Hi I am going through diagnosis and this week received letter following MIR on brain, neck and spine with contrast stating I had multiple foci of high signal abnormality in keeping with demyelination and multiple foci in the thoracic cord. No evidence of contrast enhancement. No mention of any further test and my consultant will review me in clinic…my consultant had already discussed MS with me following my first scan and my clinical symptoms. I’m expecting him to confirm MS and believe it or not I think I’ve got my head round it and will not let this disease dictate my life!!!

Hello Doris

Amazing that you have reached a place of taking no prisoners even before getting the official word.

Don’t be too surprised if you actually feel the diagnosis hits you like a brick to the head. Sometimes people know the diagnosis is coming but knowing it and hearing the words are sometimes a bit different.

Welcome to the forum anyway. Feel free to vent any positive or negative feelings on here. And/or ask questions once you have the formal diagnosis, including which subtype of MS the neurologist feels you fit into.

Sue

Thanks Sue…funny how yesterday I was feeling really positive but today completely different…balance is rubbish today thought I’d hid it quite well until my 15yr old son commented on it…feeling quite emotional now…
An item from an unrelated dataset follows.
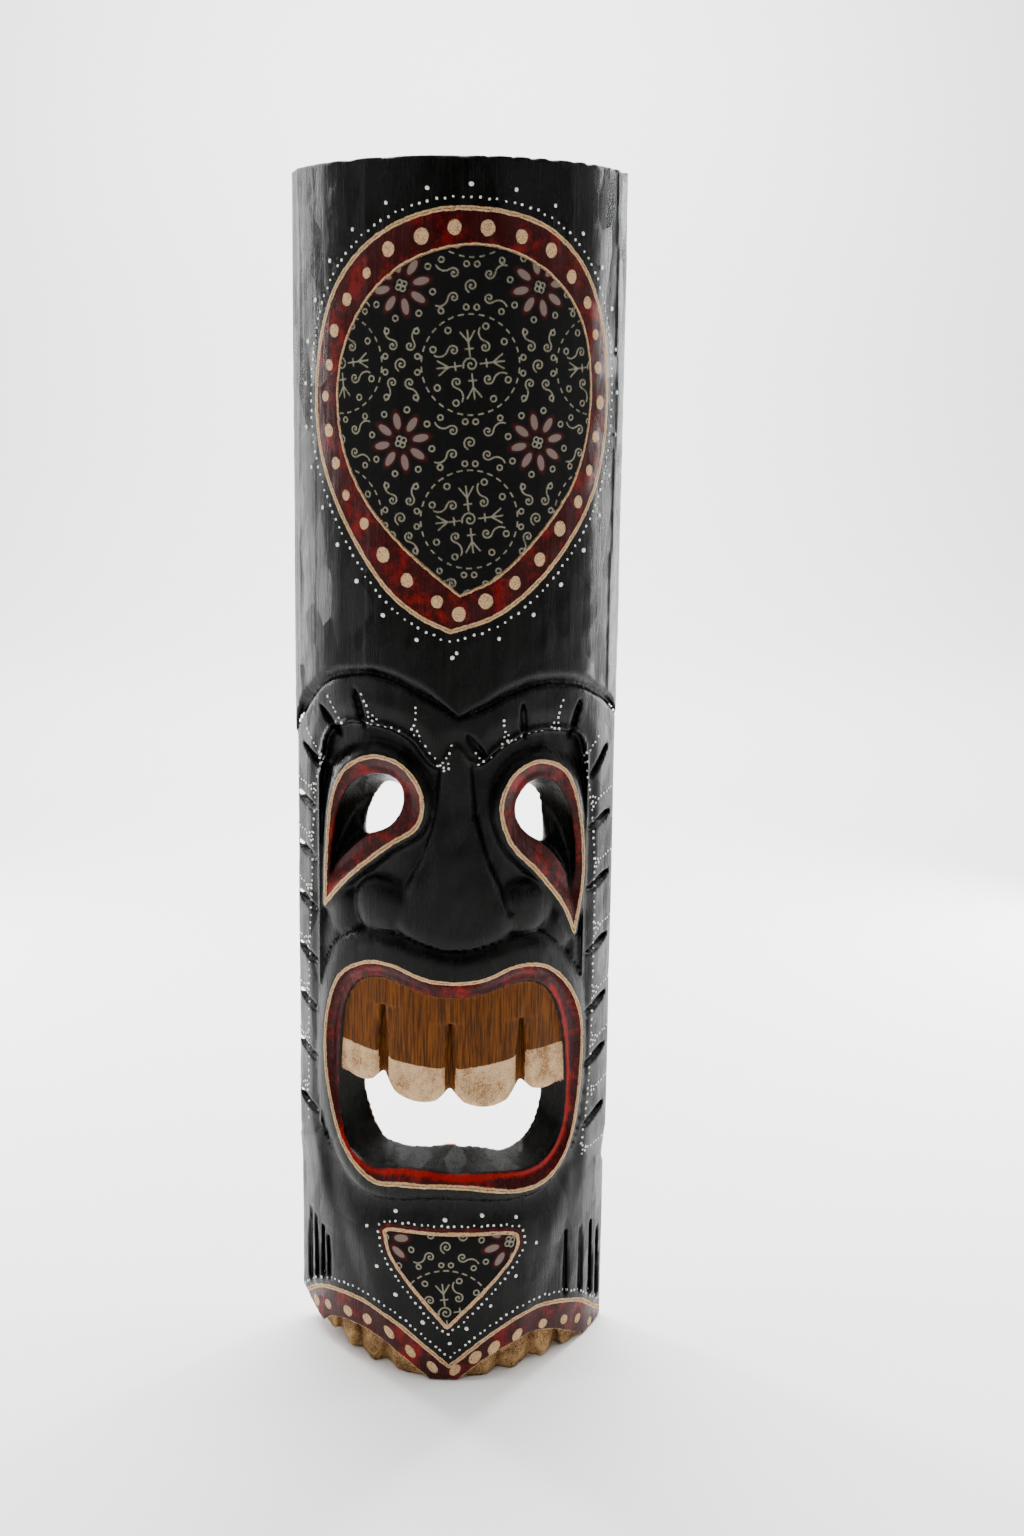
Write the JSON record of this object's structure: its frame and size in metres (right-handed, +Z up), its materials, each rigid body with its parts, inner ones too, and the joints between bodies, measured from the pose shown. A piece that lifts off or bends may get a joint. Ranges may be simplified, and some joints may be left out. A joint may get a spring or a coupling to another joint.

Not that I’m happy to be right, but it’s really not surprising your emotions are seesawing a bit just now. Don’t expect that a diagnosis is something that you can be ‘strong’ and positive over all of the time. Allow yourself a good bit of feeling sad and sorry for yourself (and your family as a diagnosis affects them too). And maybe a bit of anger and (internally at least) some really good swearing about the fates that have led you here.

By no means are we all accepting, vowing MS won’t win or remaining positive. Even after years I sometimes can’t quite believe this has happened to me.

Give yourself some time. And keep talking, either to family and friends, or (of course) to us.